By all accounts, things are going to get hotter. The Met Office’s former lead on climate attribution, Peter Stott, predicts that temperatures in Europe will soon exceed the 50C threshold: “Most likely close to the Mediterranean where the influence of hot air from North Africa is strongest,” he said in 2021. Rosie Mammatt, a PhD student and expert in meteorology at the University of Reading, mentioned in an interview: “It looks like this summer could provide some more record-breaking temperatures.”
As temperatures rise, it is the residents of southern Europe who will suffer first. The heat-related mortality rate in Europe has risen 30 percent from the period 2003-12 to 2013-22, according to a Lancet report. Longer, warmer, drier summers are also causing droughts, which in turn affect agriculture and food production, damage to infrastructure, and habitat destruction. The Mediterranean Sea is heating up faster than the global average and is predicted to rise by up to a meter by 2100.
With all that in mind, worrying about where you’ll be laying your beach towel in 2043 feels a bit trivial, doesn’t it? But it isn’t. These economies rely heavily on your towel – tourism accounts for 18 percent of GDP in Greece, 12 percent in Spain, and 10.5 percent in Italy – so these governments are already thinking seriously about what climate change will mean for their holiday economies this century.

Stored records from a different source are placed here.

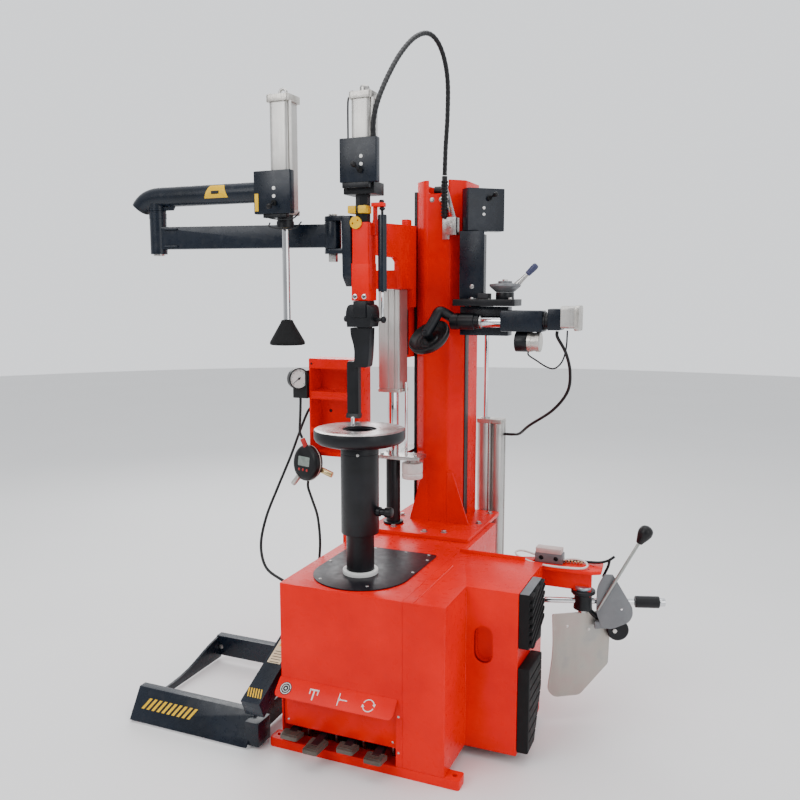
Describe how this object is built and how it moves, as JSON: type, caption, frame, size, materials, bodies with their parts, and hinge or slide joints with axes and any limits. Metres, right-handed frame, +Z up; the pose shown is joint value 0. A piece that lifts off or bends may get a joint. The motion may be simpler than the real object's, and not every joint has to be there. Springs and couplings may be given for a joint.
{
  "type": "tire changer",
  "caption": "Leverless workshop tire changer: steel cabinet, driven disc turntable, rear column, pneumatic tool arm, swinging helper arm, disc arm, wheel lift and side bead breaker.",
  "frame": {"origin": "on the floor, on the axis of the turntable spindle", "axes": "+Z up along the spindle; +X to the right along the cabinet's front, towards the bead breaker; +Y to the back, towards the column"},
  "size_m": [1.8607, 1.2676, 2.435],
  "materials": {
    "red_paint": "glossy red powder coat",
    "black_paint": "satin black powder coat",
    "black_rubber": "moulded, matte",
    "hose_rubber": "smooth, satin",
    "cast_aluminium": "cast, satin",
    "anodised_aluminium": "clear anodised extrusion",
    "cast_iron": "cast, painted dark",
    "plain_steel": "machined",
    "polished_chrome": "polished",
    "zinc_plate": "zinc plated, dull",
    "black_plastic": "moulded, satin"
  },
  "bodies": {
    "frame": {"base_frame": "red_paint", "cabinet": "red_paint", "top_cover": "black_paint", "pedal_panel": "red_paint", "upper_pad": "black_rubber", "lower_pad": "black_rubber", "spindle_housing": "cast_iron", "drive_motor": "cast_iron", "column": "red_paint", "lift_post": "black_paint", "rear_cylinder": "anodised_aluminium", "hose_guide": "plain_steel", "tool_tray": "red_paint", "pressure_gauge": "black_plastic", "tyre_inflator": "black_plastic", "top_hose": "hose_rubber", "tray_supply_hose": "hose_rubber", "gauge_hose": "hose_rubber", "inflator_hose": "hose_rubber"},
    "turntable": {"turntable_disc": "plain_steel", "spindle_post": "black_paint"},
    "motor_rotor": {"motor_shaft": "plain_steel"},
    "drive_pin": {"drive_pin": "plain_steel"},
    "inflation_pedal": {"inflation_pedal": "cast_aluminium"},
    "lift_pedal": {"lift_pedal": "cast_aluminium"},
    "clamp_pedal": {"clamp_pedal": "cast_aluminium"},
    "rotation_pedal": {"rotation_pedal": "cast_aluminium"},
    "tool_slide": {"tool_carriage": "red_paint", "lift_cylinder": "anodised_aluminium", "tool_arm": "red_paint", "head_cylinder": "anodised_aluminium", "head_control_box": "black_paint", "tool_shaft": "cast_iron", "helper_bracket": "black_paint", "tool_head": "black_paint", "gas_spring": "black_paint"},
    "tool_finger": {"tool_finger": "black_paint"},
    "head_lever": {"head_lever": "black_plastic"},
    "helper_beam": {"helper_beam": "black_paint"},
    "press_arm": {"press_tube": "black_paint", "press_cylinder": "anodised_aluminium", "press_control_box": "black_paint"},
    "press_rod": {"press_rod": "polished_chrome", "press_cone": "black_rubber"},
    "press_lever": {"press_lever": "black_plastic"},
    "disc_slide": {"disc_carriage": "black_paint", "disc_arm_housing": "black_paint", "disc_control_box": "black_paint", "arm_air_line": "hose_rubber", "arm_hose": "hose_rubber"},
    "disc_shaft": {"disc_arm_shaft": "black_paint"},
    "bead_disc": {"bead_disc": "black_plastic"},
    "disc_lever": {"disc_lever": "black_plastic"},
    "clamp_lever": {"clamp_lever": "plain_steel"},
    "lift_arm": {"lift_arm": "black_paint"},
    "lift_platform": {"lift_platform": "black_paint"},
    "breaker_arm": {"breaker_arm": "red_paint"},
    "breaker_rod": {"breaker_rod": "polished_chrome"},
    "breaker_shovel": {"breaker_blade": "zinc_plate"},
    "breaker_handle": {"breaker_lever": "zinc_plate"}
  },
  "joints": [
    {"name": "turntable_spin", "type": "hinge", "parent": "frame", "child": "turntable", "pos_m": [0, 0, 0.7], "axis": [0, 0, 1], "continuous": true},
    {"name": "motor_spin", "type": "hinge", "parent": "frame", "child": "motor_rotor", "pos_m": [0, 0.2, 0.2], "axis": [0, 1, 0], "continuous": true},
    {"name": "drive_pin_press", "type": "slide", "parent": "turntable", "child": "drive_pin", "axis": [0, 0, -1], "range_m": [0, 0.02], "stiffness_N_per_m": 400},
    {"name": "inflation_pedal_press", "type": "hinge", "parent": "frame", "child": "inflation_pedal", "pos_m": [-0.16, -0.11, 0.1], "axis": [1, 0, 0], "range_deg": [0, 8], "stiffness_Nm_per_rad": 60, "springref_deg": -2.86},
    {"name": "lift_pedal_press", "type": "hinge", "parent": "frame", "child": "lift_pedal", "pos_m": [-0.055, -0.11, 0.1], "axis": [1, 0, 0], "range_deg": [0, 8], "stiffness_Nm_per_rad": 60, "springref_deg": -2.86},
    {"name": "clamp_pedal_press", "type": "hinge", "parent": "frame", "child": "clamp_pedal", "pos_m": [0.045, -0.11, 0.1], "axis": [1, 0, 0], "range_deg": [0, 8], "stiffness_Nm_per_rad": 60, "springref_deg": -2.86},
    {"name": "rotation_pedal_press", "type": "hinge", "parent": "frame", "child": "rotation_pedal", "pos_m": [0.15, -0.11, 0.1], "axis": [1, 0, 0], "range_deg": [0, 8], "stiffness_Nm_per_rad": 60, "springref_deg": -2.86},
    {"name": "tool_arm_lift", "type": "slide", "parent": "frame", "child": "tool_slide", "axis": [0, 0, 1], "range_m": [-0.16, 0]},
    {"name": "finger_tilt", "type": "hinge", "parent": "tool_slide", "child": "tool_finger", "pos_m": [-0.059, 0.17, 1.418], "axis": [1, 0, 0], "range_deg": [-6, 6]},
    {"name": "head_lever_tilt", "type": "hinge", "parent": "tool_slide", "child": "head_lever", "pos_m": [-0.04, 0.104, 1.905], "axis": [1, 0, 0], "range_deg": [0, 10], "stiffness_Nm_per_rad": 1},
    {"name": "helper_swing", "type": "hinge", "parent": "tool_slide", "child": "helper_beam", "pos_m": [-0.18, 0.175, 1.7], "axis": [0, 0, 1], "range_deg": [-35, 50]},
    {"name": "press_arm_swing", "type": "hinge", "parent": "helper_beam", "child": "press_arm", "pos_m": [-0.828, 0.059, 1.8], "axis": [0, 0, 1], "range_deg": [-110, 0]},
    {"name": "press_rod_stroke", "type": "slide", "parent": "press_arm", "child": "press_rod", "axis": [0, 0, -1], "range_m": [0, 0.25]},
    {"name": "press_lever_tilt", "type": "hinge", "parent": "press_arm", "child": "press_lever", "pos_m": [-0.3, -0.008, 1.8], "axis": [1, 0, 0], "range_deg": [0, 10], "stiffness_Nm_per_rad": 1},
    {"name": "disc_arm_lift", "type": "slide", "parent": "frame", "child": "disc_slide", "axis": [0, 0, 1], "range_m": [-0.34, 0.08]},
    {"name": "disc_shaft_slide", "type": "slide", "parent": "disc_slide", "child": "disc_shaft", "axis": [1, 0, 0], "range_m": [0, 0.06]},
    {"name": "bead_disc_spin", "type": "hinge", "parent": "disc_shaft", "child": "bead_disc", "pos_m": [0.057, 0.486, 1.3445], "axis": [-0.2349, -0.6328, 0.7378], "continuous": true},
    {"name": "disc_lever_tilt", "type": "hinge", "parent": "disc_slide", "child": "disc_lever", "pos_m": [0.232, 0.6563, 1.86], "axis": [0.7558, 0.6548, 0], "range_deg": [0, 10], "stiffness_Nm_per_rad": 1},
    {"name": "clamp_lever_turn", "type": "hinge", "parent": "disc_slide", "child": "clamp_lever", "pos_m": [0.316, 0.6, 1.52], "axis": [0, 0, 1], "range_deg": [-80, 20]},
    {"name": "wheel_lift_raise", "type": "hinge", "parent": "frame", "child": "lift_arm", "pos_m": [-0.26, 0.12, 0.336], "axis": [-1, 0, 0], "range_deg": [0, 34]},
    {"name": "platform_level", "type": "hinge", "parent": "lift_arm", "child": "lift_platform", "pos_m": [-0.3, -0.272, 0.15], "axis": [-1, 0, 0], "range_deg": [-34, 0]},
    {"name": "breaker_arm_swing", "type": "hinge", "parent": "frame", "child": "breaker_arm", "pos_m": [0.48, 0.4, 0.5], "axis": [0, 0, 1], "range_deg": [-4, 40]},
    {"name": "breaker_rod_slide", "type": "slide", "parent": "breaker_arm", "child": "breaker_rod", "axis": [0.9468, 0.3219, 0], "range_m": [0, 0.06]},
    {"name": "blade_turn", "type": "hinge", "parent": "breaker_arm", "child": "breaker_shovel", "pos_m": [0.672, 0.395, 0.4], "axis": [0, 0, 1], "range_deg": [-8, 8]},
    {"name": "handle_pull", "type": "hinge", "parent": "breaker_rod", "child": "breaker_handle", "pos_m": [0.747, 0.395, 0.42], "axis": [0.3219, -0.9468, 0], "range_deg": [0, 12]}
  ],
  "couplings": [
    {"joint": "motor_spin", "follows": "turntable_spin", "ratio": 8},
    {"joint": "platform_level", "follows": "wheel_lift_raise", "ratio": -1}
  ]
}
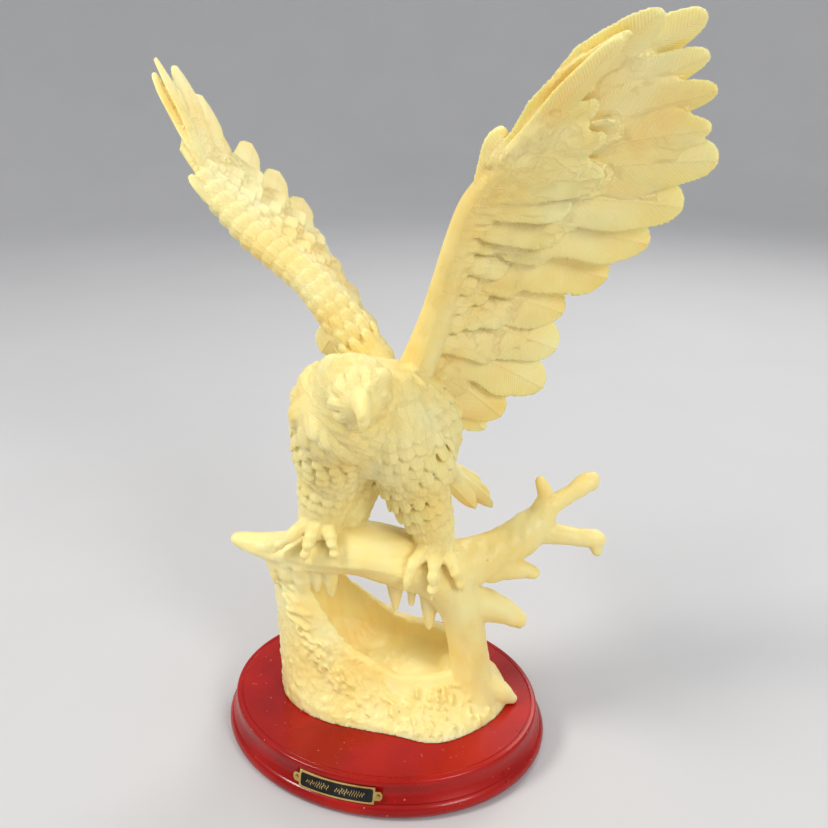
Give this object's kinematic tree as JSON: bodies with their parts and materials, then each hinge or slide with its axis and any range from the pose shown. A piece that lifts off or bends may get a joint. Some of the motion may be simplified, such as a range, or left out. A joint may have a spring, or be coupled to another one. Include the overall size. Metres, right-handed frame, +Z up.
{
  "type": "resin eagle sculpture",
  "caption": "Frosted resin eagle with raised wings on a branch over a rocky foot, on an oval lacquered wood plinth with a small nameplate.",
  "frame": {"origin": "middle of the plinth's underside", "axes": "+Z up, +X along the plinth's long axis, -Y out of its nameplate side"},
  "size_m": [0.2924, 0.1844, 0.3865],
  "materials": {
    "resin": "frosted, translucent",
    "lacquer": "gloss cherry lacquer",
    "brass": "polished, with black enamel field"
  },
  "bodies": {
    "root": {"resin_eagle": "resin", "wood_plinth": "lacquer", "nameplate": "brass", "nameplate_pin_left": "brass", "nameplate_pin_right": "brass"}
  },
  "joints": []
}
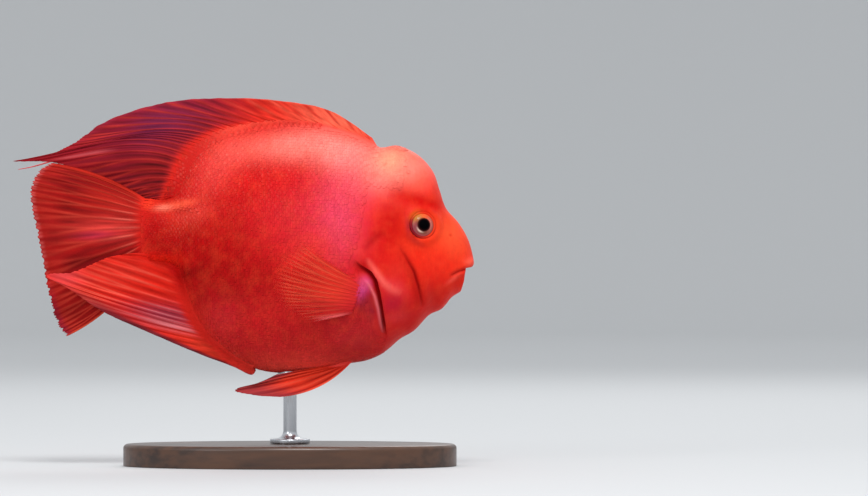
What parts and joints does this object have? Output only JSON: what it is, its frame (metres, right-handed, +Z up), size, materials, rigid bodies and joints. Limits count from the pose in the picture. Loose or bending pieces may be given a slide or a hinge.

If the Med is off-limits for summer, where will we go instead? One obvious solution is to look up. Resorts across the Alps have suffered from low snowfall in recent winters, and many are beginning to pivot towards a summer tourism model instead. What this means is more wellness options, more stargazing tourism, more cultural festivals, and so on.
Mountain accommodation options will start to feel less après. The Brecon, new to 2024 in the Swiss village of Adelboden, calls itself a “high-altitude hideaway.” While the adults-only Odles Lodge, opened in 2023 in Italy’s South Tyrol, puts emphasis on style and privacy.
We can also expect to see a stretching of the season, with the Easter break and May and October half terms becoming more popular holiday periods. Some firms are already tweaking their calendars: “The soaring summer temperatures in Europe are certainly making it more challenging for people to do active holidays,” says Radek Nowak from Intrepid Travel.
“We don’t run hiking trips in Spain and Portugal during the hottest months of July and August anymore, and we’ve added more shoulder-season trips in April and October to make it easier for people to avoid the extreme temperatures. We’ve also added winter trips to places like Greece and Croatia.”
A representative for Andronis, which has six hotels across Santorini and Paros, cites an additional cause for the rise in shoulder season bookings: “May and September are becoming busier than the traditional summer months of July and August for summer holidays. The reputation of the summer months being very busy has led to a reverse trend, where now we see the lowest occupancies in the month of August during the season.”
Eventually, we will begin to look north. A 2023 paper commissioned by the EU, simulating different warming levels and the impact on tourist movement, predicts “a clear north-south pattern in tourism demand changes, with northern regions benefiting from climate change and southern regions facing significant reductions in tourism demand.”
This process is already underway. The chief executive of Tui, Sebastian Ebel, has said that the firm plans to invest in more package holidays around Poland’s Baltic Sea, plus the Netherlands and Belgium: “It gives us more opportunities for growth,” he said after the heatwaves of 2023.
For now, the Med in July and August remains our firm holiday favorite. But as more tourists experience excessive temperatures in the 40s, as wildfire evacuations at holiday resorts become a more common occurrence, when pools go empty, they will inevitably begin to look elsewhere, whether it be up a mountain, at a shoulder-season package, or a getaway on the Baltic Riviera.